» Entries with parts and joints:
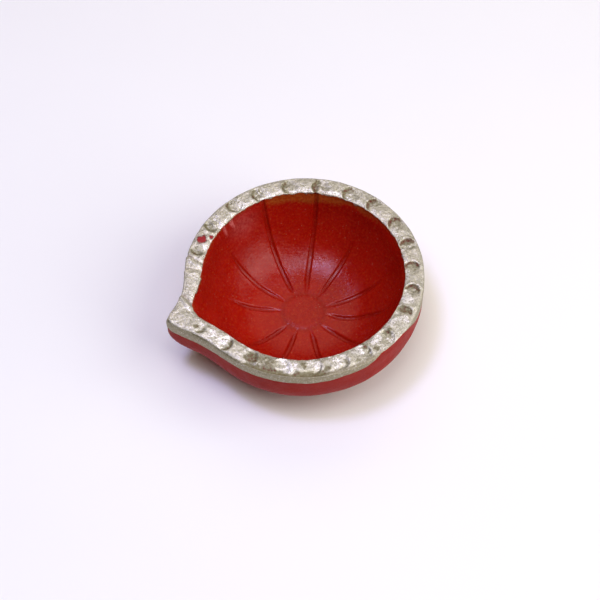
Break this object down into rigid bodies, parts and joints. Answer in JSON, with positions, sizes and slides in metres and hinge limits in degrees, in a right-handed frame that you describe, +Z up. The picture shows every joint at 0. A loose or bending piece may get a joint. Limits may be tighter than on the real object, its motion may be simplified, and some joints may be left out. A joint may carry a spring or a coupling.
{
  "type": "diya oil lamp",
  "caption": "Small fired-clay diya oil lamp: round open bowl with a pinched wick spout, stamped flat rim in gold paint, and petal lines incised in a red inside.",
  "frame": {"origin": "centre of the flat foot, on the axis of the round bowl", "axes": "+Z up out of the bowl, +X along the wick spout"},
  "size_m": [0.0782, 0.071, 0.0245],
  "materials": {
    "clay": "unglazed fired terracotta, matt and slightly sandy",
    "red_paint": "brushed-on red enamel paint, semi-gloss",
    "gold_paint": "pale champagne-gold metallic paint, satin"
  },
  "bodies": {
    "root": {"clay_body": "clay", "red_inner_coat": "red_paint", "red_outer_coat": "red_paint", "gold_rim_coat": "gold_paint"}
  },
  "joints": []
}
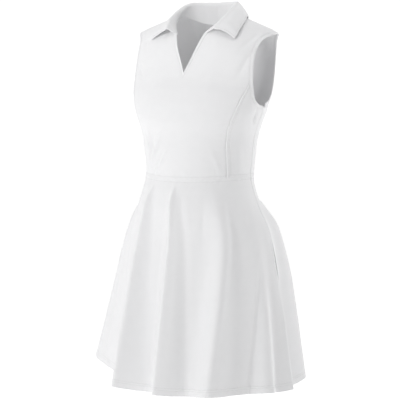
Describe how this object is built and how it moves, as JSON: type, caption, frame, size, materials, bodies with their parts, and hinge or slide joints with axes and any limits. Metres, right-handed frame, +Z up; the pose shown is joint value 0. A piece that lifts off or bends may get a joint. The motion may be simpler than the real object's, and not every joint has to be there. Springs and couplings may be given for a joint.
{
  "type": "sports dress",
  "caption": "Short sleeveless sports dress in worn shape: princess-seamed bodice, turned-down collar over a V notch, waist seam, flared folded skirt and side-seam pockets.",
  "frame": {"origin": "midway between the inner ends of the two shoulder seams, where the wearer's shoulders carry the dress", "axes": "+Z up, -Y towards the front, +X towards the wearer's left"},
  "size_m": [0.5295, 0.4229, 0.8855],
  "materials": {
    "cloth": "matt white stretch knit"
  },
  "bodies": {
    "root": {"front_centre": "cloth", "front_side_left": "cloth", "front_side_right": "cloth", "back_bodice": "cloth", "collar": "cloth", "armhole_band_left": "cloth", "armhole_band_right": "cloth", "skirt_front": "cloth", "skirt_back": "cloth", "pocket_left": "cloth", "pocket_right": "cloth"}
  },
  "joints": []
}
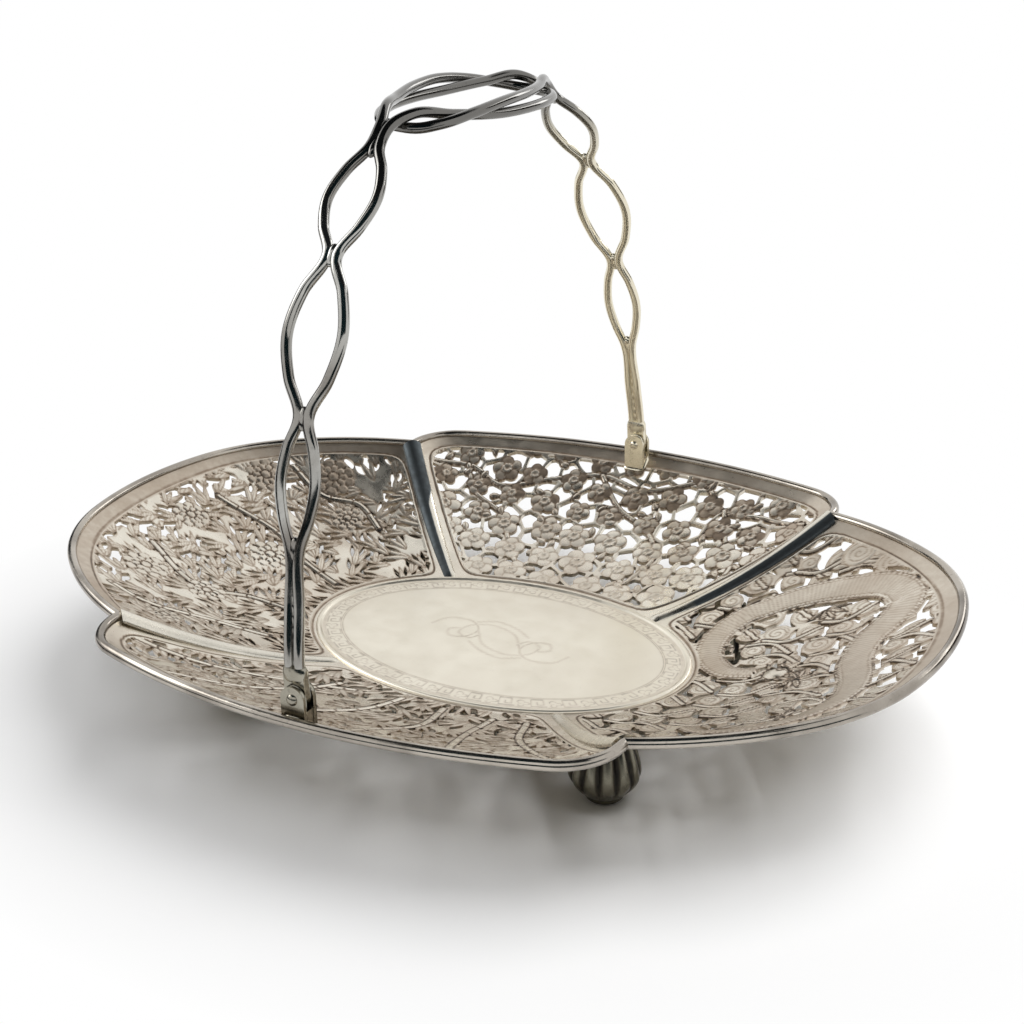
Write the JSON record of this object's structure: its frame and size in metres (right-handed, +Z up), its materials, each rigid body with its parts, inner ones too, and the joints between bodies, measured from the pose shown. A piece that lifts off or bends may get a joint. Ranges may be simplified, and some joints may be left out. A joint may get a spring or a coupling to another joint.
{
  "type": "silver basket",
  "caption": "Oval four-lobed silver basket with pierced and engraved sides, ribbed bun feet and a swing handle of interlaced round wire.",
  "frame": {"origin": "centre of the bounding box at the level of the surface the feet stand on", "axes": "+X along the dish, +Y across it towards the back hinge, +Z up"},
  "size_m": [0.2808, 0.2238, 0.1865],
  "materials": {
    "panel_silver": "bright engraved silver, softly scratched",
    "pierced_silver": "warm toned silver, engraved, dark in the cuts",
    "rim_silver": "polished silver wire, dulled",
    "cast_silver": "cast silver, tarnish between the ribs",
    "hinge_silver": "filed silver plate and rivets",
    "handle_silver": "polished silver wire, dark reflections"
  },
  "bodies": {
    "basket": {"centre_panel": "panel_silver", "lobe_front": "pierced_silver", "lobe_back": "pierced_silver", "lobe_left": "pierced_silver", "lobe_right": "pierced_silver", "rim_wire_front": "rim_silver", "rim_wire_back": "rim_silver", "rim_wire_left": "rim_silver", "rim_wire_right": "rim_silver", "foot_front_left": "cast_silver", "foot_front_right": "cast_silver", "foot_back_left": "cast_silver", "foot_back_right": "cast_silver", "hinge_bracket_front": "hinge_silver", "hinge_bracket_back": "hinge_silver", "hinge_pin_front": "hinge_silver", "hinge_pin_back": "hinge_silver"},
    "handle": {"hinge_tongue_front": "hinge_silver", "hinge_tongue_back": "hinge_silver", "handle_wire_front": "handle_silver", "handle_wire_back": "handle_silver"}
  },
  "joints": [
    {"name": "handle_swing", "type": "hinge", "parent": "basket", "child": "handle", "pos_m": [0, 0, 0.0466], "axis": [0, 1, 0], "range_deg": [-80, 86]}
  ]
}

» Required work: Wherever the word "down" occurs in a line of the listing, copy that line.

» Completed exercise:
Break this object down into rigid bodies, parts and joints. Answer in JSON, with positions, sizes and slides in metres and hinge limits in degrees, in a right-handed frame that you describe, +Z up. The picture shows every joint at 0. A loose or bending piece may get a joint. Limits may be tighter than on the real object, its motion may be simplified, and some joints may be left out. A joint may carry a spring or a coupling.
  "caption": "Short sleeveless sports dress in worn shape: princess-seamed bodice, turned-down collar over a V notch, waist seam, flared folded skirt and side-seam pockets.",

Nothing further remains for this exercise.